Filipa Fernandes esteve na coordenação da candidatura da Festa dos Tabuleiros a Património Cultural Imaterial Nacional  - foto O MIRANTE

A cidade monumento e a importância do associativismo em Tomar

Conhece os principais desafios de ser autarca em Tomar? É conseguir estar sempre próximo das pessoas e perceber qual é o verdadeiro interesse da população para o seu território. Em termos objectivos sabíamos que tínhamos de dar um impulso no turismo. Hoje Tomar é uma referência nacional e internacional. Melhoramos em muitos capítulos, mas é certo que ainda há muito para fazer.
Como por exemplo na cultura? Exactamente. A nossa dinâmica cultural cresceu muito e ainda bem, porque a dinâmica recreativa atrai não só visitantes, mas também fixa pessoas. No fundo, hoje somos um território de bem--estar a todos os níveis e durante todo o ano. Viver em Tomar é só vantagens. Há excelentes acessibilidades, temos um rio único, há turismo de várias modalidades. Gosto de viver em Tomar porque não preciso de sair daqui para experienciar de tudo um pouco.
Tomar é a cidade monumento da nossa região? Não tenho dúvidas que sim. Temos o nosso património da humanidade, o Convento de Cristo, a grande marca dos Templários. Temos a Igreja de Santa Maria dos Olivais, a sinagoga mais antiga de Portugal também aqui está. Temos o Núcleo de Arte Contemporânea. Diria que Tomar demorou a ter o posicionamento actual no mercado turístico.
O Convento de Cristo tem meio milhão de visitantes por ano. Como é que um espaço destes começa a fechar portas às 17h30? A verdade é que a gestão do Convento não está sob a tutela da câmara. O que lhe posso dizer, relativamente a outros espaços, é que é difícil gerir os recursos humanos. Horários alargados implica mais recursos humanos e não é fácil arranjar pessoas. Mas admito que também possa ser uma questão cultural. Agora existe o projecto da Fábrica das Artes, no edifício da Moagem, onde são os próprios artistas a assegurar os horários. Isso permite que esteja aberto até mais tarde.
O associativismo é importante porquê? Porque são as associações que dão vida aos territórios. Em Tomar o associativismo cresceu muito na área juvenil. Não tínhamos associações juvenis e começámos a apostar nessa área para termos um concelho activo. Acima de tudo é muito importante envolver as associações e os jovens nos projectos da câmara. Isso faz com que se fortaleçam e fiquem mais capacitados para a sua acção. Um bom exemplo disso é a Festa Templária, que é feita com um grupo de associações em conjunto com a câmara.

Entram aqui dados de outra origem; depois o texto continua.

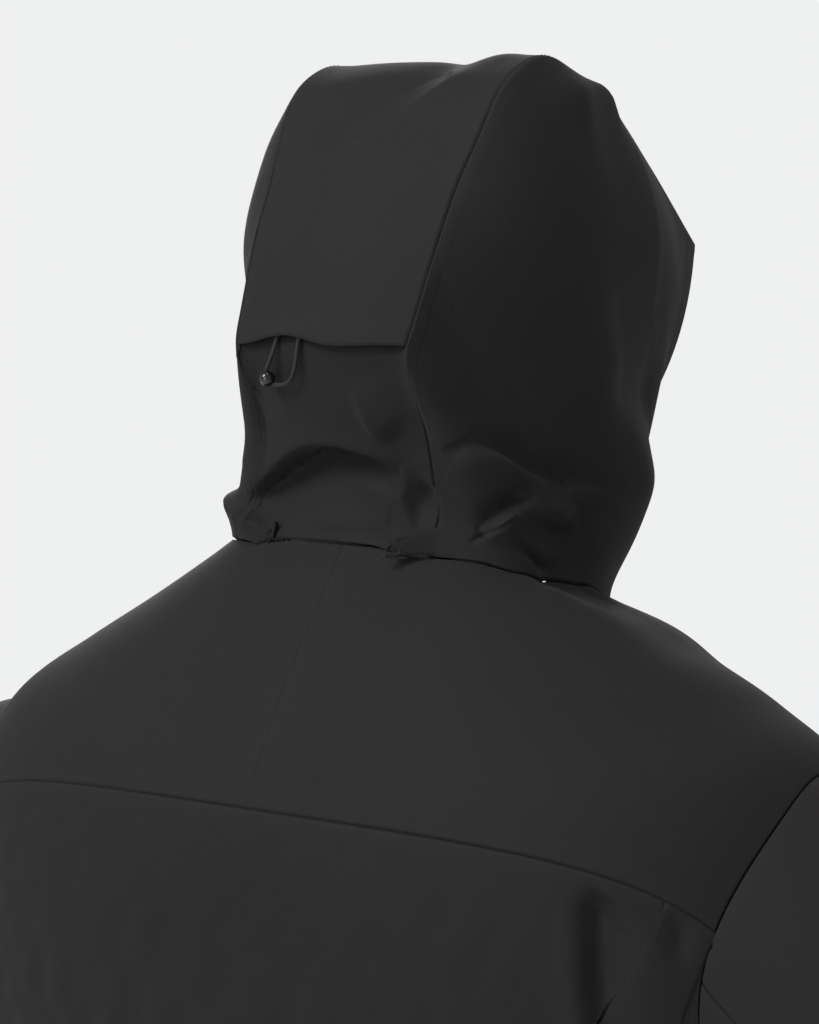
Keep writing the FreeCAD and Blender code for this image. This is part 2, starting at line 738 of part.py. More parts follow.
def export_all():
    os.makedirs("parts", exist_ok=True)
    for make in (make_torso, make_sleeves, make_hood, make_hood_details, make_adjuster,
                 make_zips, make_pocket_bags, make_cuff_tabs, make_hem_eyelets):
        make()
    for name, shape in NODES.items():
        shape.exportStep("parts/" + name + ".step")
        print(name, shape.isValid(), len(shape.Solids), round(shape.Volume))


export_all()
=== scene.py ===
import math
import bmesh
import bpy
import numpy as np
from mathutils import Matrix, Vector, kdtree


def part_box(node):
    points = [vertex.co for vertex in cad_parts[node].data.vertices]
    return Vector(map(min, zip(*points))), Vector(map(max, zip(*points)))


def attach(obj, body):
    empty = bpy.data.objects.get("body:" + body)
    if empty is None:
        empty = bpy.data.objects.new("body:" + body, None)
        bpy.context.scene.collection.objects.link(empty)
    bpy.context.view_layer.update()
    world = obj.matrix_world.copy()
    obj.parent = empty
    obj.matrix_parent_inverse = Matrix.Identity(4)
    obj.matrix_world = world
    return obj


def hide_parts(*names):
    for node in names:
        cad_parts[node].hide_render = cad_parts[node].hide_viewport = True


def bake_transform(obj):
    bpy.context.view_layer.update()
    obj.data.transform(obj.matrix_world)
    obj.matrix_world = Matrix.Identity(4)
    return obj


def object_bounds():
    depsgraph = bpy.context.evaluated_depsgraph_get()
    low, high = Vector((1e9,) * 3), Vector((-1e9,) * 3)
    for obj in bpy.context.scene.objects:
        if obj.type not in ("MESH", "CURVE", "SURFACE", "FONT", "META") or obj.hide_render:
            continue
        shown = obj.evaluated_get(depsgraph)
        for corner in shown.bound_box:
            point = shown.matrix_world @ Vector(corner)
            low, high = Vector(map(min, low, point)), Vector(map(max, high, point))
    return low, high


# Hardshell jacket with its hood up.  Every size is in metres, in the row frame.
# Each cloth piece is a fine closed shell on one of four base surfaces.  A cloth
# simulation of the trunk and the sleeves, run on coarse tubes, gives the soft folds
# there.  A table of fold lines gives the creases of the hood, neck and shoulders.

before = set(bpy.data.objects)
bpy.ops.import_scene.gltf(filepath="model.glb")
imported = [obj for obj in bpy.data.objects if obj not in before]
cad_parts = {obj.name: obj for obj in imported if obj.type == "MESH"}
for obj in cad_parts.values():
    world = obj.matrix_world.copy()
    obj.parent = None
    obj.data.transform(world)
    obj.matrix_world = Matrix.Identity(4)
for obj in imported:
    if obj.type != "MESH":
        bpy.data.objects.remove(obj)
cad_low, cad_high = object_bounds()

# ---- driving sizes ----
CLOTH = 0.0009          # thickness of the laminate
HEM_CLOTH = 0.0026      # folded hem and cuff
SPACING = 0.0042        # distance between the points of a cloth panel
HOOD_SPACING = 0.0024   # finer cells where the small creases are
ZIP_TOP = (-0.104, 0.042)       # y, z of the top of the front opening
ZIP_FOOT = (-0.122, -0.715)
ZIP_GAP = 0.006
EDGE_STATIONS = (0.0, 0.0007, 0.0016, 0.0028, 0.0045)    # extra rows beside an edge
SEAM_DEPTH, SEAM_WIDTH = 0.0010, 0.0012     # groove along a seam
FAINT_GAP = 0.00085     # added to the distance from a taped seam, so that it hardly shows
ALLOWANCE_RISE, ALLOWANCE_WIDTH = 0.0002, 0.009         # cloth folded under beside it
STITCH_PITCH, STITCH_LENGTH, THREAD = 0.0031, 0.0024, 0.00032
STITCH_INSET = 0.0021
HEM_FOLD = 0.012        # width of the cloth folded under at a hem
FLIP = np.array([-1.0, 1.0, 1.0])           # mirrors a point to the right side

# ---- base surfaces ----
# Torso rings: position, half width, back y, front z, back z, side z, roundness of the
# front half and of the back half
TORSO = [
    (0, 0.113, 0.074, -0.066, 0, -0.017, 1.9, 2.8),
    (1, 0.156, 0.104, -0.088, -0.038, -0.038, 2, 2.3),
    (2, 0.203, 0.132, -0.114, -0.082, -0.063, 2.1, 2.15),
    (3, 0.247, 0.151, -0.148, -0.124, -0.091, 2.2, 2.2),
    (4, 0.271, 0.163, -0.19, -0.175, -0.142, 2.3, 2.3),
    (5, 0.275, 0.17, -0.245, -0.24, -0.225, 2.35, 2.35),
    (6, 0.262, 0.17, -0.325, -0.322, -0.325, 2.35, 2.35),
    (7, 0.25, 0.16, -0.43, -0.43, -0.43, 2.3, 2.3),
    (8, 0.243, 0.146, -0.57, -0.57, -0.57, 2.3, 2.3),
    (9, 0.247, 0.146, -0.68, -0.69, -0.684, 2.3, 2.3),
    (10, 0.248, 0.146, -0.715, -0.745, -0.725, 2.3, 2.3),
]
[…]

“As pessoas que amamos só morrem quando também morremos”

Tem orgulho nas suas origens? Muito orgulho porque tive uma infância e adolescência cheia. Nasci em Santarém. O meu pai e a minha mãe separaram-se pouco depois de ter nascido. Entretanto a minha mãe foi para a Guarda e nós, eu e as minhas duas irmãs, fomos com ela. A minha mãe trabalhava na Judiciária e acabou por vir para Tomar trabalhar. Ainda estava no jardim-de-infância. Fiz toda a escolaridade aqui, fiz parte do secundário em Lisboa e fui fazer a universidade em Coimbra. Ainda há pouco disse que o momento mais difícil da minha vida foi quando fiquei desempregada. Mas não foi.
Quer partilhar qual foi? Foi a morte da minha mãe. Estávamos na altura da Covid-19. Foi o pior momento da minha vida. Tínhamos uma ligação única e uma relação muito próxima. Ela estava em casa e nós estávamos proibidos de estar com ela. Então ela ia à janela e cumprimentávamo-nos. Fazer o luto foi muito difícil, ainda é. O meu filho era muito apegado à avó. Estavam sempre juntos.
A vida continua… As pessoas que amamos só morrem quando nós também morremos. A minha mãe está muito presente em mim e acredito que ela me acompanha nas decisões que tomo. Continua a ser a minha grande referência.